Let {$f_n$} be a uniformly bounded sequence of Riemann int'ble functions on $[a,b]$.If $f_n\rightarrow 0$ pointwise then does it follow that $\int _{[a,b]}f_n\rightarrow0$?
My thoughts: The result doesn't follow from the given assumptions. To justify my claim, I choose $f_n(x)=\frac{x^2}{x^2+(1-nx)^2}$ on $[0,1]$ which satisfies all the criteria. Clearly, $f_n\rightarrow 0$ pointwise but I haven't been able to show that $\int _{[a,b]}f_n$ doesn't converge to $0$ although it's clear that it doesn't.
Are there any other counter-examples to justify this result?. I came up with $f_n(x)=nx(1-x^2)^n$ on $[0,1]$ but this choice of function doesn't have the uniform boundedness. Can anybody provide me with a relatively easy example to go with?

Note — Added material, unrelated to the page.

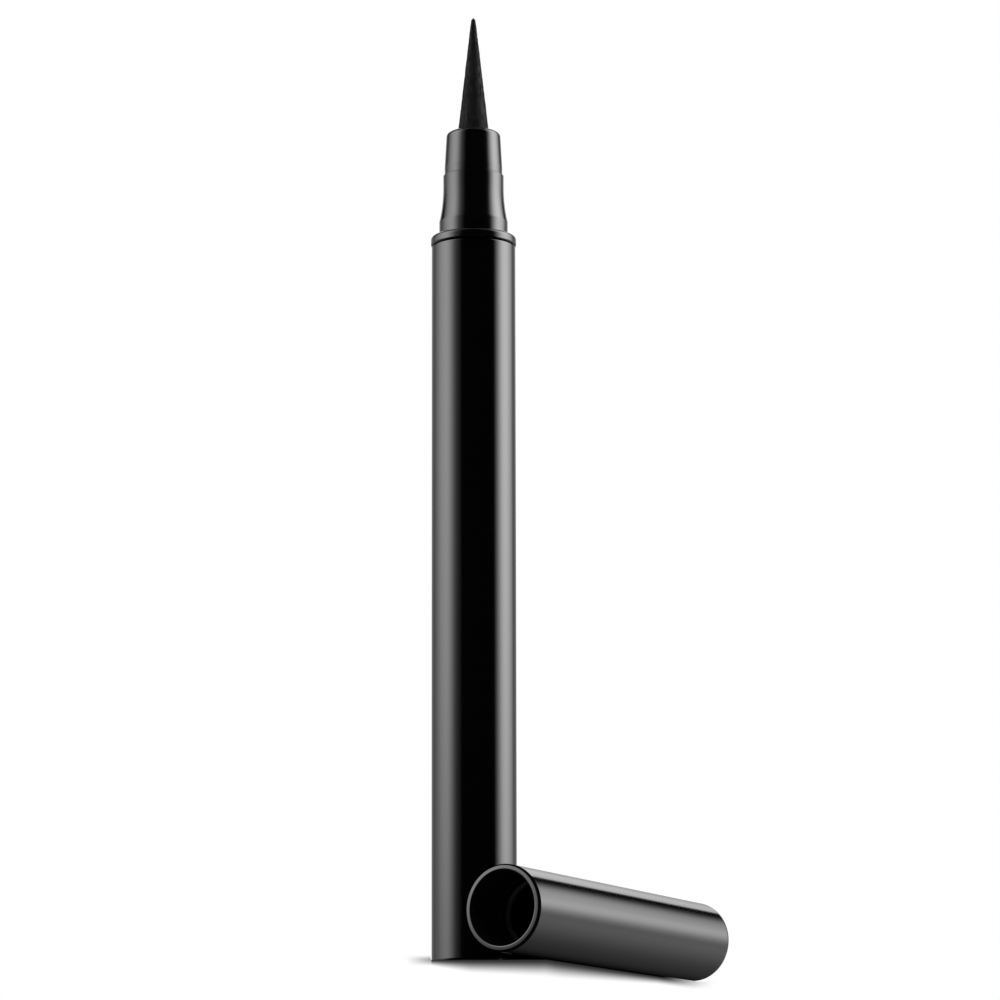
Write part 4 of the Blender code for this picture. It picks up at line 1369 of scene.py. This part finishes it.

Perhaps you can do it in this way, still measure-theoretic: By Egorov, given $\epsilon>0$, some measurable set $S\subseteq [0,1]$ is such that $f_{n}\rightarrow 0$ uniformly on $[0,1]-S$ and $|S|<\epsilon$, then $\left|\displaystyle\int f_{n}\right|=\left|\displaystyle\int_{[0,1]-S}f_{n}+\int_{S}f_{n}\right|\leq\left|\displaystyle\int_{[0,1]-S}f_{n}\right|+\sup_{n}|f_{n}(x)||S|\leq\left|\displaystyle\int_{[0,1]-S}f_{n}\right|+\left(\sup_{n}|f_{n}(x)|\right)\cdot\epsilon$. We know that $\displaystyle\int_{[0,1]-S}f_{n}\rightarrow 0$ by the uniform convergence of $f_{n}\rightarrow 0$ on $[0,1]-S$, so $\left|\displaystyle\int f_{n}\right|$ is arbitrarily small.